Post Office Horizon IT Inquiry has launched a call for evidence inviting views related to the IT system and events associated with its use at Post Office branches.

Inquiry Chair Sir Wyn Williams said he would like to make clear his wish to receive a body of evidence relating to the human impact of the Horizon dispute, which saw over 550 sub-postmasters successfully suing Post Office over the failings of the system.


“I am very pleased that we have reached the point of a Call for Evidence in accordance with the timetable we set ourselves and I look forward to receiving a substantial volume of evidence both written and oral which will ensure that the Inquiry is very well equipped to ensure that it fulfills its terms of reference,” he said.
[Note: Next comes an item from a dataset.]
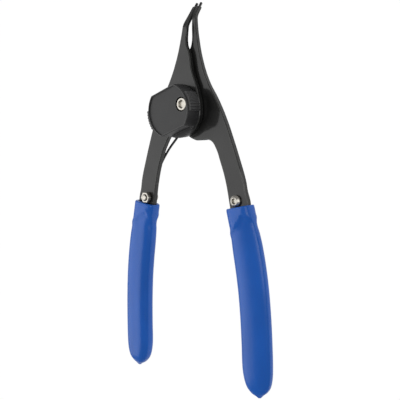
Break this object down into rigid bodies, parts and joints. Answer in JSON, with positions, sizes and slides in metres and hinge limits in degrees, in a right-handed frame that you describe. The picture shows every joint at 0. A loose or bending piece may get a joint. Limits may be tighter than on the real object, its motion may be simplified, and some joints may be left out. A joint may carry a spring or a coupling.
{
  "type": "circlip pliers",
  "caption": "Convertible circlip pliers with bent tips, a switch knob that moves the pivot, a return spring and dipped grips.",
  "frame": {"origin": "centre of the footprint of the whole tool, at the height of its lowest point, the tips", "axes": "+Y from the grip ends to the tips, +Z from the spring side to the knob side, +X to the right lever"},
  "size_m": [0.0964, 0.2001, 0.023],
  "materials": {
    "lever_steel": "satin black oxide",
    "tip_steel": "satin dark steel",
    "spring_steel": "dark spring wire",
    "knob_plastic": "moulded black",
    "zinc_plate": "bright zinc plate",
    "grip_vinyl": "glossy dipped vinyl"
  },
  "bodies": {
    "front_lever": {"front_lever": "lever_steel", "left_grip": "grip_vinyl", "left_tip_pin": "tip_steel", "left_anchor_screw": "zinc_plate", "left_anchor_nut": "zinc_plate", "left_spacer": "zinc_plate"},
    "knob": {"selector_knob": "knob_plastic", "knob_friction_washer": "zinc_plate"},
    "pivot": {"pivot_screw": "zinc_plate", "pivot_retainer": "zinc_plate"},
    "rear_lever": {"rear_lever": "lever_steel", "right_grip": "grip_vinyl", "right_tip_pin": "tip_steel", "right_anchor_screw": "zinc_plate", "right_anchor_nut": "zinc_plate", "right_spacer": "zinc_plate", "return_spring_right": "spring_steel"},
    "spring_left": {"return_spring_left": "spring_steel"}
  },
  "joints": [
    {"name": "knob_turn", "type": "hinge", "parent": "front_lever", "child": "knob", "pos_m": [-0.0039, 0.0436, 0.0137], "axis": [0, 0, 1], "range_deg": [-215.6, 0]},
    {"name": "pivot_counterturn", "type": "hinge", "parent": "knob", "child": "pivot", "pos_m": [0.00495, 0.04644, 0.0104], "axis": [0, 0, 1], "range_deg": [0, 215.6]},
    {"name": "lever_squeeze", "type": "hinge", "parent": "pivot", "child": "rear_lever", "pos_m": [0.00495, 0.04644, 0.0088], "axis": [0, 0, 1], "range_deg": [-13, 0], "stiffness_Nm_per_rad": 0.5, "springref_deg": 17.19},
    {"name": "spring_leg_follow", "type": "hinge", "parent": "pivot", "child": "spring_left", "pos_m": [0.00495, 0.04644, 0.0065], "axis": [0, 0, 1], "range_deg": [0, 36.7]}
  ],
  "couplings": [
    {"joint": "pivot_counterturn", "follows": "knob_turn", "ratio": -1},
    {"joint": "spring_leg_follow", "follows": "knob_turn", "ratio": -0.17}
  ]
}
The call for evidence will seek questions from the public to be posed to the participants in the stage 2 open evidence session, which will focus upon hearing from the Post Office Limited, Fujitsu and the Department for Business, Energy & Industrial Strategy (BEIS).

Last month, Sir Wyn has published a Statement of Approach, stating that senior members of the Post Office, Horizon developer Fujitsu and the BEIS department will be invited to give evidence in formal open sessions as part of the Inquiry.

The non-statutory inquiry, launched in October, follows a settlement of £57.75 million in December 2019 between Post Office and claimant sub-postmasters who took the network to the court over the Horizon IT system.

A week after the settlement, the High Court has ruled in favour of the postmasters. The long-running case dealt with the Post Office’s accusations of stealing by postmasters from their branches which the litigants say are caused by discrepancies in the Horizon system.